The board — Waving just as the girl had said — carried him gracefully, effortlessly across the flux lines.

He learned to slow, to turn, to accelerate. He learned when to stop rocking the board, simply to allow his momentum to carry him arcing across the Magfield.

He had no idea how long it took him to learn the basics of Surfing. He was only peripherally aware of Cris’s continuing patience, and he even forgot, for quite long periods, the nearness of Ray’s bare, lithe body. He sailed across the sky. It was, he thought, like learning to Wave for the first time. The board felt natural beneath his feet, as if it had always been there, and he suspected that a small, inner part of him — no matter what he did or where he went — would always cling to the memory of this experience, utterly addicted.

Ray swooped down before him, inverted and with hands on bare hips. “All right,” she said. “You’ve got the basics. Now let’s really Surf. Come on!”

* * *

High over the Pole, Farr surged along the corridors of light marked out by hexagonal arrays of vortex lines. The lines surged past him with immense, unimaginable speed. The soft bodies of floating spin-spider eggs padded at his face and legs as he flew, and the Air brushed at his cheeks, the tiny viscosity of its non-superfluid component resisting him feebly. The Quantum Sea was a purple floor far below him, delimiting the yellow Air; and the City was a vast, complex block of wood and light, hanging over the Pole, huge yet dwarfed by the Mantlescape.

Ahead of him the girl Ray looped around vortex lines with unconscious skill, electron light shimmering from her calves and buttocks.

His face was stretched into a fierce grin. He knew the grin was there, he knew Ray must be able to see it, and yet he couldn’t keep it from his face. Surfing was glorious. His head rattled with the elements of complex, unrealistic schemes by which he might acquire his own board, join this odd, irregular little troupe of Skin-based Surfers, maybe even enter some future Games himself.

Ray turned and swept close to him. “You’re doing fine,” she shouted.

“I still feel as if I might fall off any moment.”

She laughed. “But you’re strong. That makes up for a lot. Come on. Try a spiral.”

She showed him how to angle his body back and push the board across the Magfield, so that he moved in slow, uneven, sweeping curves around a vortex line. Still he was hurtling forward through the sky, but now the huge panorama wheeled steadily around him. He stared down at his body, at the board; blue highlights from the corridors of vortex lines and the soft purple glow of the Sea cast complex shadows across his board.

He pushed at the Air harder, trying like Ray to tighten his spirals around the vortex lines. This was the most difficult maneuver he’d attempted, and he was forced to concentrate, to think about each motion of his arms and legs.

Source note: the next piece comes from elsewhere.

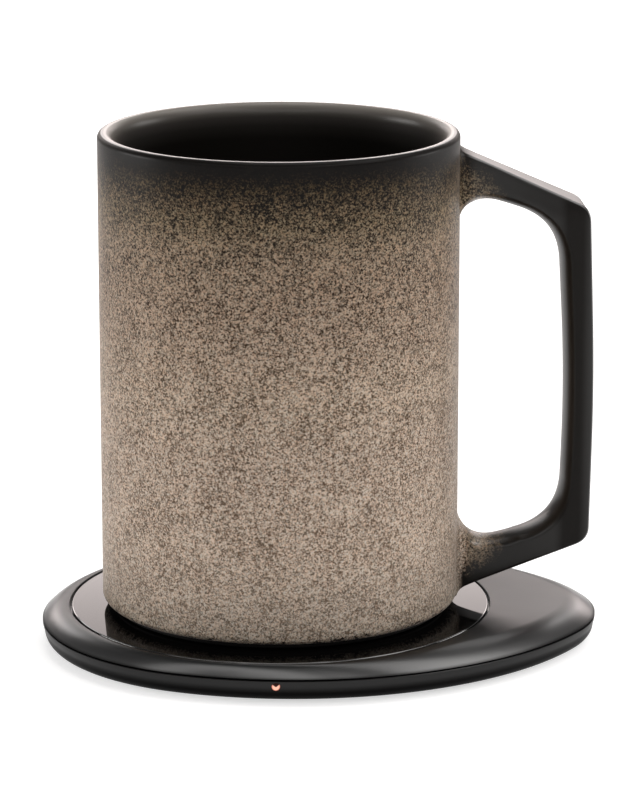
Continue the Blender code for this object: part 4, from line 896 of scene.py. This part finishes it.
def glaze():
    """Speckled sand glaze that turns satin black at the lip, inside and on the handle, with a
    painted sheen inside under the lip and painted shade at the foot.
    """
    look = Look("glaze")
    place = look.place()
    x, y, z = look.split(place)
    patch = look.gap(look.noise(place, PATCH_SCALE, 3), 0.5)
    spray = look.gap(look.noise(place, SPRAY_SCALE, 2), 0.5)
    drift = look.sum(look.product(patch, PATCH_REACH), look.product(spray, SPRAY_REACH))
    height = look.sum(z, look.product(drift, TONE_DRIFT))
    share = look.math("DIVIDE", look.gap(height, GLAZE_LOW), MUG_TOP - GLAZE_LOW)
    sand, relief = speckle(look, place, x, share)

    inside = look.ramp(look.length(x, y), BLACK_INSIDE_RADIUS - BLACK_INSIDE_BLEND,
                       BLACK_INSIDE_RADIUS, 1.0, 0.0)
    black = blackness(look, x, z, inside, drift)
    # Painted sheen inside: the inner glaze is lighter just under the lip and darkens with
    # depth
    depth = look.math("DIVIDE", look.gap(MUG_TOP, z), INNER_SHEEN_REACH)
    inner = look.tones(depth, [(stop, rgb(*tone)) for stop, tone in INNER_SHEEN_TONES])
    black_and_sheen = look.mix(look.noise(place, BLACK_SCALE, 3), *BLACK_TONES)
    black_and_sheen = look.mix(inside, black_and_sheen, inner)

    lip = look.ramp(z, *LIP_COAT_HEIGHTS, 0.0, LIP_COAT)
    bowl = look.product(look.ramp(z, *INNER_COAT_HEIGHTS, *INNER_COATS), inside)
    coat = look.most(lip, bowl, handle_coat(look, x, z), WALL_COAT)
    look.surface(Base_Color=look.mix(black, sand, black_and_sheen), IOR=1.12,
                 Roughness=look.ramp(black, 0.0, 1.0, 0.5, 0.36), Coat_Weight=coat,
                 Sheen_Weight=0.16, Sheen_Roughness=0.3, Sheen_Tint=(1.0, 0.88, 0.81, 1.0),
                 Normal=look.bump(relief, 0.05 * MM, 0.4), **SATIN_COAT)
    return look.material


# Housing: height bands over which its polish comes and goes
WALL_GLOSS = 0.27
WALL_GLOSS_HEIGHTS = (2.6 * MM, 4.6 * MM)
SHOULDER_HEIGHTS = (EDGE_HEIGHT + 0.2 * MM, EDGE_HEIGHT + 0.8 * MM)
CROWN_GLOSS = 0.36
CROWN_HEIGHTS = (8.0 * MM, COASTER_TOP)
PLASTIC_FINE_SCALE = 1800
PLASTIC_BROAD_SCALE = 60
PLATE_WEAR_SCALE = 90


def housing():
    """Black plastic, polished on the shoulder and matt under the edge of the wall."""
    look = Look("housing_satin")
    place = look.place()
    fine = look.noise(place, PLASTIC_FINE_SCALE, 2)
    broad = look.noise(place, PLASTIC_BROAD_SCALE, 3)
    height = look.split(place)["Z"]
    wall = look.ramp(height, *WALL_GLOSS_HEIGHTS, 0.0, WALL_GLOSS)
    shoulder = look.ramp(height, *SHOULDER_HEIGHTS, 0.0, 1.0 - WALL_GLOSS)
    crown = look.ramp(height, *CROWN_HEIGHTS, 0.0, CROWN_GLOSS - 1.0)
    look.surface(Base_Color=look.mix(broad, rgb(5, 5, 5), rgb(9, 8, 8)), IOR=1.1,
                 Roughness=look.ramp(broad, *NOISE_SPAN, 0.38, 0.44),
                 Coat_Weight=look.sum(look.sum(wall, shoulder), crown),
                 Normal=look.bump(fine, 0.04 * MM, 0.45), **SATIN_COAT)
    return look.material


def base_plastic():
    """Matt black plastic of the mug's base, with a fine even grain."""
    look = Look("base_matt")
    place = look.place()
    fine = look.noise(place, PLASTIC_FINE_SCALE, 2)
    broad = look.noise(place, PLASTIC_BROAD_SCALE, 3)
    red, green, blue, alpha = rgb(10, 9, 9)
    tones = [(red * level, green * level, blue * level, alpha) for level in (0.85, 1.15)]
    look.surface(Base_Color=look.mix(broad, *tones), IOR=1.2,
                 Roughness=look.ramp(broad, *NOISE_SPAN, 0.57, 0.63),
                 Normal=look.bump(fine, 0.02 * MM, 0.35))
    return look.material


def gloss():
    """Polished black plate: a dark body with a brighter coat on its rounded rim."""
    look = Look("plate_gloss")
    place = look.place()
    wear = look.noise(place, PLATE_WEAR_SCALE, 4)
    x, y, z = look.split(place)
    rim = look.ramp(look.length(x, y), PLATE_RADIUS - PLATE_EDGE,
                    PLATE_RADIUS - PLATE_EDGE / 2)
    look.surface(Base_Color=look.mix(wear, rgb(5, 5, 5), rgb(8, 7, 7)), IOR=1.15,
                 Roughness=look.ramp(wear, 0.3, 0.8, 0.03, 0.06),
                 Coat_Weight=rim, Coat_Roughness=0.1, Coat_IOR=1.8)
    return look.material


# Status light: slope and soft edge of the painted shade over the top of the lens, and the
# radii of the redder rim
LENS_SHADE_SLOPE = -0.7
LENS_SHADE_EDGE = (-0.2 * MM, 0.06 * MM)
LENS_RIM = (0.6 * MM, 1.0 * MM)
LENS_GRIT_SCALE = 4000


def lit_lens():
    """Status light: a peach glow with painted shade over its top, dark red there, and redder
    at its rim.
    """
    look = Look("lens_glow")
    place = look.place()
    x, y, z = look.split(place)
    across = look.gap(x, LIGHT_X)
    rise = look.gap(z, LIGHT_Z)
    # Painted shade: the lens top, in colour and in glow, is darkened as if the window's upper
    # edge shaded it
    notch = look.sum(rise, look.product(look.math("ABSOLUTE", across), LENS_SHADE_SLOPE))
    lens_shade = look.ramp(notch, *LENS_SHADE_EDGE)
    rim = look.ramp(look.length(across, rise), *LENS_RIM)
    glow = look.mix(rim, rgb(240, 200, 176), rgb(196, 72, 48))
    grit = look.noise(place, LENS_GRIT_SCALE, 2, 0.5)
    red = look.mix(grit, rgb(120, 30, 20), rgb(160, 50, 35))
    look.surface(Base_Color=look.mix(lens_shade, red, rgb(16, 6, 5)), Roughness=0.3, IOR=1.2,
                 Emission_Color=look.mix(lens_shade, glow, rgb(40, 13, 10)),
                 Emission_Strength=1.0)
    return look.material


def grainy(name, low, high, roughness, metallic=0.0, scale=1500, depth=0.02 * MM,
           stretch=None):
    """A procedural finish between two tones, with its own grain."""
    look = Look(name)
    place = look.place()
    if stretch:
        place = look.add("Mapping", Vector=place, Scale=stretch).outputs[0]
    fine = look.noise(place, scale, 3)
    look.surface(Base_Color=look.mix(look.ramp(fine, *NOISE_SPAN), low, high),
                 Roughness=look.ramp(fine, *NOISE_SPAN, roughness - 0.05, roughness + 0.05),
                 Metallic=metallic, Normal=look.bump(fine, depth, 0.5))
    return look.material


# Finishes of the solids that stay: two tones, roughness, metal, scale, depth and stretch
HIDDEN_LOOKS = {
    "tape": (rgb(205, 204, 198), rgb(222, 221, 216), 0.6),
    "wire": (rgb(196, 110, 62), rgb(222, 138, 88), 0.32, 1.0, 700),
    "ferrite": (rgb(48, 47, 49), rgb(66, 65, 68), 0.55),
    "aluminium": (rgb(186, 188, 192), rgb(214, 216, 220), 0.34, 1.0, 900, 0.02 * MM,
                  (1, 12, 1)),
    "board": (rgb(18, 74, 44), rgb(28, 98, 60), 0.42, 0.0, 1100),
    "chip": (rgb(30, 30, 32), rgb(42, 42, 45), 0.5, 0.0, 3000),
    "ceramic": (rgb(158, 126, 90), rgb(182, 150, 112), 0.5),
    "steel": (rgb(176, 177, 180), rgb(205, 206, 208), 0.3, 1.0, 900, 0.02 * MM, (1, 1, 10)),
    "diode": (rgb(222, 220, 205), rgb(238, 236, 224), 0.35),
    "felt": (rgb(150, 146, 140), rgb(196, 192, 186), 0.95, 0.0, 2500, 0.2 * MM),
    "pad": (rgb(112, 140, 176), rgb(134, 162, 196), 0.7),
    "silicone": (rgb(32, 32, 34), rgb(44, 44, 46), 0.75),
}
NODE_LOOKS = {
    "plate_tape": "tape", "transmitter_coil": "wire", "receiver_coil": "wire",
    "transmitter_ferrite": "ferrite", "receiver_ferrite": "ferrite",
    "power_inductor": "ferrite", "coil_shield": "aluminium", "heater_plate": "aluminium",
    "driver_board": "board", "receiver_board": "board", "coil_sensor": "chip",
    "control_chip": "chip", "power_switch": "chip", "rectifier_chip": "chip",
    "temperature_bead": "chip", "inlet_tongue": "chip", "resonant_capacitor": "ceramic",
    "housing_screw": "steel", "heater_track": "steel", "indicator_led": "diode",
    "insulation_felt": "felt", "thermal_pad": "pad", "base_seal": "silicone",
}


def dress_nodes(replaced):
    """Give every solid that stays its own procedural finish."""
    looks = {name: grainy(name, *values) for name, values in HIDDEN_LOOKS.items()}
    for name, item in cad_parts.items():
        if name in replaced:
            continue
        family = name.rstrip("0123456789").rstrip("_")
        for holder in item.material_slots:
            holder.material = looks[NODE_LOOKS[family]]
    return looks


def aim_at(item, target):
    """Turn a light or the camera toward a place."""
    item.rotation_euler = (Vector(target) - item.location).to_track_quat("-Z", "Y").to_euler()


CAMERA_TURN = -3.8
CAMERA_SIDE = 9.07 * MM
CAMERA_DISTANCE = 844.5 * MM
CAMERA_HEIGHT = 264.6 * MM
CAMERA_AIM_HEIGHT = 55.64 * MM
CAMERA_SENSOR = 36
CAMERA_LENS = 174.96


def camera():
    """View from the front, a little above, with the handle at the right."""
    turn = Matrix.Rotation(radians(CAMERA_TURN), 4, "Z")
    lens = bpy.data.cameras.new("camera")
    lens.sensor_fit = "VERTICAL"
    lens.sensor_height = CAMERA_SENSOR
    lens.lens = CAMERA_LENS
    lens.clip_start = 10 * MM
    item = bpy.data.objects.new("camera", lens)
    bpy.context.scene.collection.objects.link(item)
    item.location = turn @ Vector((CAMERA_SIDE, -CAMERA_DISTANCE, CAMERA_HEIGHT))
    aim_at(item, turn @ Vector((CAMERA_SIDE, 0, CAMERA_AIM_HEIGHT)))
    bpy.context.scene.camera = item


# Floor: its tone to soft light and to the eye, its glow near the object, and the distances
# over which that glow grows to 1
FLOOR_SIZE = 4.0
FLOOR_SOFT_LEVEL = 0.8
FLOOR_SEEN_LEVEL = 0.6
FLOOR_NEAR_GLOW = 0.6
FLOOR_GLOW_REACH = (0.25, 0.8)
WORLD_LEVEL = 0.15


def seen_by_eye(look):
    """1 for camera, glossy and transmission rays, 0 for the rays of soft light."""
    rays = look.add("LightPath").outputs
    return look.most(rays["Is Camera Ray"], rays["Is Glossy Ray"],
                     rays["Is Transmission Ray"])


def white_floor():
    """Pale floor: it glows white to the eye, with a soft shadow, but not to soft light."""
    form = bmesh.new()
    bmesh.ops.create_grid(form, x_segments=1, y_segments=1, size=FLOOR_SIZE)
    floor = show("floor", new_mesh("floor", form))
    look = Look("floor")
    seen = seen_by_eye(look)
    bright = look.ramp(seen, 0, 1, FLOOR_SOFT_LEVEL, FLOOR_SEEN_LEVEL)
    tone = look.add("CombineColor", Red=bright, Green=bright, Blue=bright).outputs[0]
    away = look.add("VectorMath", {"operation": "LENGTH"}, i0=look.place()).outputs["Value"]
    glow = look.ramp(away, *FLOOR_GLOW_REACH, FLOOR_NEAR_GLOW, 1.0)
    look.surface(Base_Color=tone, Roughness=0.9, Specular_IOR_Level=0.0,
                 Emission_Color=(1, 1, 1, 1), Emission_Strength=look.product(glow, seen))
    floor.data.materials.append(look.material)


def soft_world():
    """Even white light from all round."""
    world = bpy.data.worlds.new("studio")
    bpy.context.scene.world = world
    world.use_nodes = True
    back = world.node_tree.nodes["Background"]
    back.inputs["Color"].default_value = (1, 1, 1, 1)
    back.inputs["Strength"].default_value = WORLD_LEVEL


LAMP_AIM_HEIGHT = 50 * MM
NEUTRAL = (1.0, 0.98, 0.965)
WARM = (1.0, 0.895, 0.87)
# Name, azimuth from the front to the right, elevation, distance, size, radiance, tint
LIGHTS = (
    ("overhead", 180, 86, 1.0, (0.5, 0.6), 4.0, NEUTRAL),
    ("front_left", -46, 32, 1.2, (0.9, 0.4), 1.9, NEUTRAL),
    ("front_middle", 0, 23, 1.2, (1.0, 0.36), 2.5, NEUTRAL),
    ("front_right", 46, 36, 1.2, (1.0, 0.4), 3.0, NEUTRAL),
    ("side_right", 92, 55, 1.1, (0.72, 0.42), 3.9, NEUTRAL),
    ("behind", 177, 14.5, 1.35, (1.45, 0.24), 4.3, WARM),
    ("left_rim", -102, 8, 1.1, (0.5, 0.32), 12.0, NEUTRAL),
    ("back_left", -160, 26, 1.2, (0.6, 0.26), 3.0, NEUTRAL),
    ("right_rim", 104, 9, 1.1, (0.45, 0.34), 8.0, NEUTRAL),
    ("back_right", 160, 31, 1.1, (0.45, 0.38), 1.9, NEUTRAL),
)


def softbox(name, azimuth, elevation, distance, size, radiance, tint):
    """A plane light aimed at the mug, unseen by the camera."""
    lamp = bpy.data.lights.new(name, "AREA")
    lamp.shape = "RECTANGLE"
    lamp.size, lamp.size_y = size
    lamp.energy = radiance * pi * size[0] * size[1]
    lamp.color = tint
    item = bpy.data.objects.new(name, lamp)
    bpy.context.scene.collection.objects.link(item)
    level = distance * cos(radians(elevation))
    item.location = (level * sin(radians(azimuth)), -level * cos(radians(azimuth)),
                     LAMP_AIM_HEIGHT + distance * sin(radians(elevation)))
    item.visible_camera = False
    aim_at(item, (0, 0, LAMP_AIM_HEIGHT))


def surroundings():
    """White studio: a pale floor, soft light all round and the light boxes."""
    soft_world()
    white_floor()
    for light in LIGHTS:
        softbox(*light)


PIECES = (
    (upper_shell, "upper_housing", "coaster", "black_plastic"),
    (lower_shell, "lower_housing", "coaster", "black_plastic"),
    (plate, "top_plate", "coaster", "gloss_black"),
    (mat, "slip_mat", "coaster", "silicone_black"),
    (light_lens, "light_pipe", "coaster", "clear_plastic"),
    (inlet, "inlet_shell", "coaster", "steel"),
    (mug, "mug_body", "mug", "stoneware"),
    (base, "base_cover", "mug", "black_plastic"),
)


def main():
    camera()
    surroundings()
    looks = dress_nodes({node for make, node, body, slot_name in PIECES})
    plastic = housing()
    matt = base_plastic()
    dressing = {"upper_housing": plastic, "lower_housing": plastic, "top_plate": gloss(),
                "slip_mat": looks["silicone"], "light_pipe": lit_lens(),
                "inlet_shell": looks["steel"], "mug_body": glaze(), "base_cover": matt}
    for make, node, body, slot_name in PIECES:
        item = make()
        item.data.materials.clear()
        item.data.materials.append(dressing[node])
        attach(item, body)
        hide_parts(node)
    bpy.context.scene.view_settings.view_transform = "Standard"


main()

His foot slipped on the board’s ridges. He stumbled through the Air, upward toward the vortex line at the axis of his spiral. The board fell away from his feet. As he came within a mansheight of the vortex line he felt the Air thicken, drag at his chest and limbs. He was picked up and hurled around the vortex singularity, and sent tumbling away into the Air.

He rolled on his back and kicked easily at the Air, Waving himself to a stop. He lay against the soft resistance of the Magfield, laughing softly, his chest dragging at the Air.

Ray came slithering across the Magfield on her board; she carried Cris’s board under her arm. “I bet you couldn’t do that again if you tried.”

He took the board from her. “I guess I should take this back to Cris. He’s been very patient.”